October 21, 2009 |  9:47 am

Carnegiehall Go East, young man -- if your ambitions run toward making a bundle overseeing behind-the-scenes setups for the performing arts, and you don't mind not having a life outside of work.

As noted Monday by Bloomberg News, the top five stagehands at Carnegie Hall earned an average of $431,000 in salary and benefits during the 2007-08 fiscal year -- which ended 2 1/2 months before a bucket of economic ice water awakened many in the arts and elsewhere to a new reality.

Some 3,000 miles west, at our own Music Center, those well-paid New Yorkers' top five peers -- two head carpenters, two heads of props and a head electrician -- averaged $221,000, according to the downtown performance center's 2007-08 tax return posted at Guidestar.org.

The Carnegie crew put in 80-hour average work weeks for their loot, according to the venerable hall's tax return. All that overtime translates into $103 an hour in wages and benefits.


Going by the Music Center's tax statement, you'd think the old stereotype of driven New Yorkers versus laid back Angelenos still applied: It says its top stagehands averaged 35-hour workweeks, which would give them a pay-and-benefits package that, on a per-hour basis, is even better than their Carnegie Hall peers.'

However, a person familiar with the New York and L.A. stagehands' labor contracts said L.A.'s five department heads pull long hours too, far more than a 35-hour average week.

Carnegie Hall's deal, negotiated by the same Local One of the International Alliance of Theatrical Stage Employees (IATSE) that represents Broadway stagehands, is considerably more lucrative than the one that IATSE's Local 33 has at the Music Center for both wages and benefits, said the source, who asked not to be identified to avoid offending the Music Center.

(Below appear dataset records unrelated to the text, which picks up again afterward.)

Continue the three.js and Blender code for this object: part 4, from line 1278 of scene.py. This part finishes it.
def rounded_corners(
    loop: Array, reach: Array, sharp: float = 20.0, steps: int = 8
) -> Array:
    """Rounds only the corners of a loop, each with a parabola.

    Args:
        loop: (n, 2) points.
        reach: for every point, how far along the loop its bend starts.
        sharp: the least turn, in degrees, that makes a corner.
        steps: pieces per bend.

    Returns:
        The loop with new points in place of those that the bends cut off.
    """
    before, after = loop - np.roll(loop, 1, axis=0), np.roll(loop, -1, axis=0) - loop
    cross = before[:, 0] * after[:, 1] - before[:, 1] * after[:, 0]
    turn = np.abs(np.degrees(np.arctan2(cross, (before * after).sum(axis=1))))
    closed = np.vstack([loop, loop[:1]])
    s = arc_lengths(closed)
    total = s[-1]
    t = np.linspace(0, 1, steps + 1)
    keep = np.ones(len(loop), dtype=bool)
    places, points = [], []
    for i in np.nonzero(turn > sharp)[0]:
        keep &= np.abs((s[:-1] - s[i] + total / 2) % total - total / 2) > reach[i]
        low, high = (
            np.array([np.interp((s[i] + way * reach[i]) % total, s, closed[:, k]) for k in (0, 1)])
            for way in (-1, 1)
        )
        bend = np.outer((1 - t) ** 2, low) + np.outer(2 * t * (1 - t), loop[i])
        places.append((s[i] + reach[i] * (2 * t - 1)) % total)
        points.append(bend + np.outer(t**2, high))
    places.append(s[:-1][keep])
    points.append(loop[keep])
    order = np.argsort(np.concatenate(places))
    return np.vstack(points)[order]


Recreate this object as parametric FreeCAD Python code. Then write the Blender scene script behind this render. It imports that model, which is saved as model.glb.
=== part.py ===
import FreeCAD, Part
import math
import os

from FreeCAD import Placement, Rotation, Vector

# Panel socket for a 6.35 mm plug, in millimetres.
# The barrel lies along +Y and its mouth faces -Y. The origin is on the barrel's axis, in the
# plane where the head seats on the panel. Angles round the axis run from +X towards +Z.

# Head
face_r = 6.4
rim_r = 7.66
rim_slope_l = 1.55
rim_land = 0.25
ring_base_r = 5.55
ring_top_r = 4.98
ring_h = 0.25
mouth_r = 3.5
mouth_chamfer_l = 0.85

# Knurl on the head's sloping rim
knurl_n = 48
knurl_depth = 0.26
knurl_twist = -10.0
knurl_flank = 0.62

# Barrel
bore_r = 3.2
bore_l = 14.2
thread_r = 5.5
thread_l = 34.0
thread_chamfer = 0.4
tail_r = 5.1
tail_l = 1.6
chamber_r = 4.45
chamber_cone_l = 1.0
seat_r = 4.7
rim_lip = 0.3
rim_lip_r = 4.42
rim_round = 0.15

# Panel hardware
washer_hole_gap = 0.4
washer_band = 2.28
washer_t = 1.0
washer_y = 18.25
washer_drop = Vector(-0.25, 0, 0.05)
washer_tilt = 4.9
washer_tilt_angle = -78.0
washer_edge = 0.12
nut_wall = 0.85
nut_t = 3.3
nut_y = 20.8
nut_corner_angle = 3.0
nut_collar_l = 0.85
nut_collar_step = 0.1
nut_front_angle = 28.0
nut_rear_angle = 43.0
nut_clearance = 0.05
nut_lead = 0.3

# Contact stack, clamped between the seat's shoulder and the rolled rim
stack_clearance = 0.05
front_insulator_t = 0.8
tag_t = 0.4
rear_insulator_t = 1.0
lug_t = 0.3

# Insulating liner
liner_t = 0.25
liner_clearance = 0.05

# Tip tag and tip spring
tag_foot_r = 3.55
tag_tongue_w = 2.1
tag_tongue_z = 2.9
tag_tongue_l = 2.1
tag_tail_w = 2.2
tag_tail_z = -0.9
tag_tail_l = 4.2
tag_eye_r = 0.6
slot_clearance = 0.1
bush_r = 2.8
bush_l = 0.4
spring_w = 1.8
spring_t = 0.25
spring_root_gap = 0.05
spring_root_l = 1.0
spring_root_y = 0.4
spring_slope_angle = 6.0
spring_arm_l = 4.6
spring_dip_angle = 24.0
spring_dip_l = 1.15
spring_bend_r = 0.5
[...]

Arguably, the Music Center's top stagehands have a more complicated job than their peers at Carnegie Hall, where big opera and musical theater productions aren't on the agenda. Among the tougher assignments a head stagehand could face would be a scene like the one pictured here, from the "Die Walkure" segment of Los Angeles Opera's production of Wagner's "Ring Cycle." On the other hand, given the high number of touring performers who pass through Carnegie Hall in rapid succession, there's a lot of loading in and packing up to do while working against the clock.

The Los Angeles Philharmonic has a separate group of head stagehands for Walt Disney Concert Hall and the Hollywood Bowl -- and the top earner, who handles audio, made $295,000 in wages and benefits in 2006-07, the last year available on the Guidestar site.

Only three others at the Phil made more: President Deborah Borda, at $1.25 million; music director Esa-Pekka Salonen, $1.12 million; and concertmaster Martin Chalifour, $433,000.

At the Orange County Performing Arts Center, in Costa Mesa, the highest paid stagehands, both of them head carpenters, averaged $165,000 in salary and benefits for 07-08, with a reported 40-hour work week.

The moral of this story, parents, is to push your kids to join the school drama club -- as techies.

-- Mike Boehm

Photos: Carnegie Hall; A scene from Wagner's "Die Walkure" at Dorothy Chandler Pavilion. Credits: Akira Ono/AP; Lawrence K. Ho/Los Angeles Times.

Comments () | Archives (1)

I grew up in a family of stagehands, and supported myself from time to time through Julliard as a part-time stagehand. It has always been true that there are a hand full of stagehands that earn a very good wage at some of the big-time houses such as Carnegie Hall, The Met Opera, etc.

That being said, there aren't a ton of stagehand jobs. Just as the number of musicians have decline in the pit of legitimate theater, so have the number of stagehands (it's all in the use of technology...).

You're average stagehand makes a decent middle class income, similar to musicians at Broadway shows. And, with the exception of the few who work for venues like Carnegie Hall, when the show closes, so does their income.

It would be a shame for people to think that stagehands are making a ton. Leaving aside the very rare exceptions, this isn't the first article to give the wrong impression.